Ten Minutes with Carol Leifer: Comedian suggests investing in Spandex

Comedian Carol Leifer has spent decades in comedy, writing for Seinfeld (she contributed to 75 episodes, including writing the famous "Marble Rye" episode), The Larry Sanders Show, Saturday Night Live and, of course, her own stand-up comedy shows. This year she wrote her first book, a memoir called, When You Lie About Your Age: The Terrorists Win.

It's a fun read and Leifer has a light touch with weighty topics like aging, religion and relationships. However, she doesn't write much about money and investing. So I followed up with a few questions:

Q: What is the biggest money mistake you ever made?

A: When I invested in the Pocket Bass Fisherman.

Q: What is the smartest money move you ever made?

A: You can never go wrong betting on Americans' bad eating habits. So I've made a ton investing in all fast food chains, while at the same time investing in Dockers, spandex, Spanx, and sweatpants. Basically, anything with an elastic waistband is a goldmine.

Q: I'm one of those very literal journalistic types. You didn't really invest in the Pocket Bass Fisherman, did you? Or invent a fast food and elastic waistband trade?

A: Ha! No, I made that stuff up.

Q: On a more serious note, in your book you write very touchingly about many things you learned from your father. What did you learn about money from him?

A: I remember when I had to break the news to my father that I wanted to become a stand-up comedian at the age of 21, I was so afraid of what his reaction would be. When I told him, he surprisingly immediately brightened and said, "That business is a lot of cash. And you can't beat cash, Carol!"

So I was always golden in his book. (And he also turned out to be right about the "cash" part).

Q: When you fell in love with a woman and started your now 12-year relationship, did that change your outlook on your personal finances at all?

A: Hell yeah! I immediately doubled my wardrobe, so I'm saving a ton of dough on clothes! Sharing toiletries, makeup . . . I'm making out like a banshee!! The only downside of a lesbian relationship, financially, is on Valentine's Day. Now it's TWO people who really care about this day.

Q: In your book, you seem pretty well-off. How does someone who started off doing open-mike nights make so much money working in comedy?

A: I have always had a great respect for money because I grew up with parents who lived during the Depression. My folks were always cutting corners.

I remember when I was growing up, to drink Tropicana orange juice was a luxury because we always had to drink frozen orange juice at home. My father would always say, "It's a quarter of the price, and it's the same thing!"

"No, Daddy Dearest, it's not the same thing. It's a glob of orange goo you mix with tap water that quickly becomes clumps of orange goo that refuse to have anything to do with said tap water!"

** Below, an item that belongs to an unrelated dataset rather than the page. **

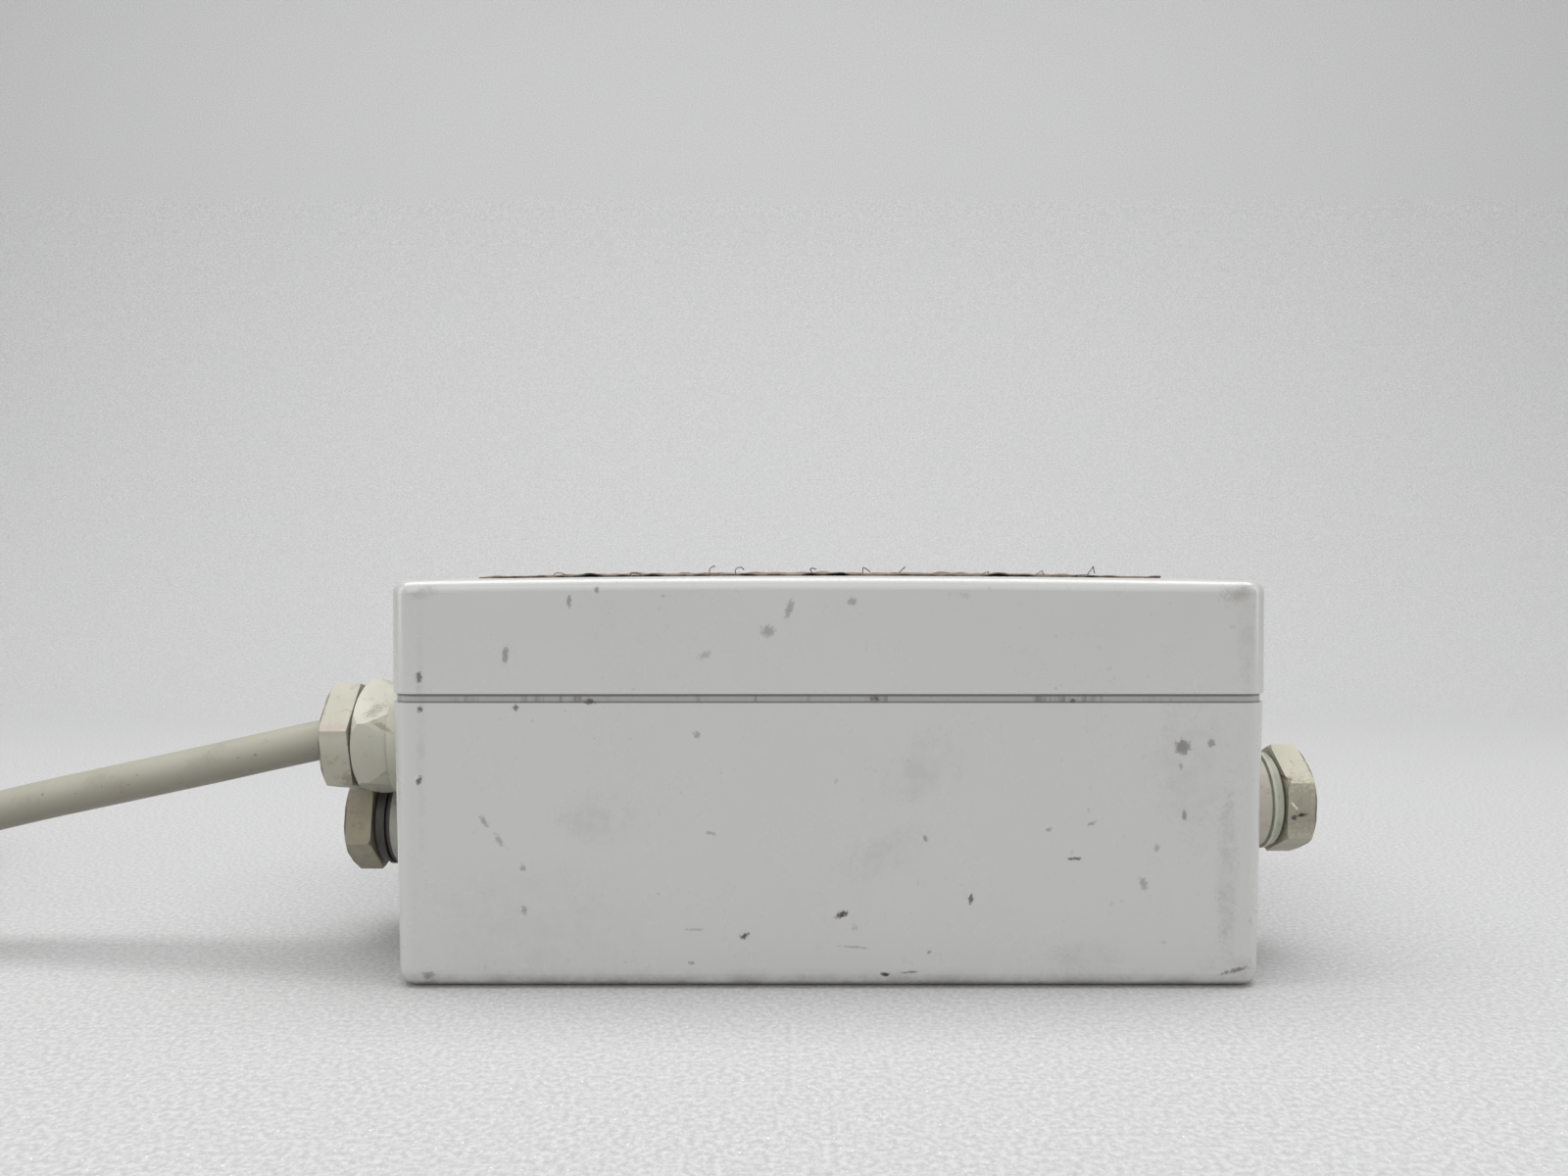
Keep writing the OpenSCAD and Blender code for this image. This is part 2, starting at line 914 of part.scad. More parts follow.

The same with TV Guide. We weren't allowed to buy it growing up because the newspaper had the TV listings for free.

So I have always been a money-saver as a result -- it's basically in my genes. Besides, to us Jews, the next pogrom could be right around the corner!

Q: Has this year's financial crisis caused you stress? What is your advice to people who are worried about it?

A: Drink more, worry less. (Let's just say I'm not performing at any upcoming AA conventions).

Q: You have seven dogs -- is that a big financial drain?

A: All our dogs are rescues and they mean so much to us, we give them the world. But dogs are so selfless and giving that I also have a higher respect for dogs than many people I know. I mean, a dog can lick his privates and yet not feel the need to post it on YouTube.

Q: What is your advice to young women who want to become comedians today?

A: I say, "Go for it." But women in the workplace still get a raw deal. A girlfriend of mine just got a new job and the first question her new boss asked her was if she could make a good cup of coffee. Pathetic, right? She stormed right out of that Starbucks.

Q: Your book is blurbed by the top comedians today -- Ellen DeGeneres, Jerry Seinfeld, Chris Rock, Larry David. Who is the funniest comedian to hang out with?

A: Far be it from me to say who's the funniest of my famous comedian friends. But I sure do love to go out to dinner with them. There's an unwritten rule -- the comedian who makes the most money always picks up the check. So let's just say that when I dine with Seinfeld, Leno, or Chris Rock, Mommy always rides free!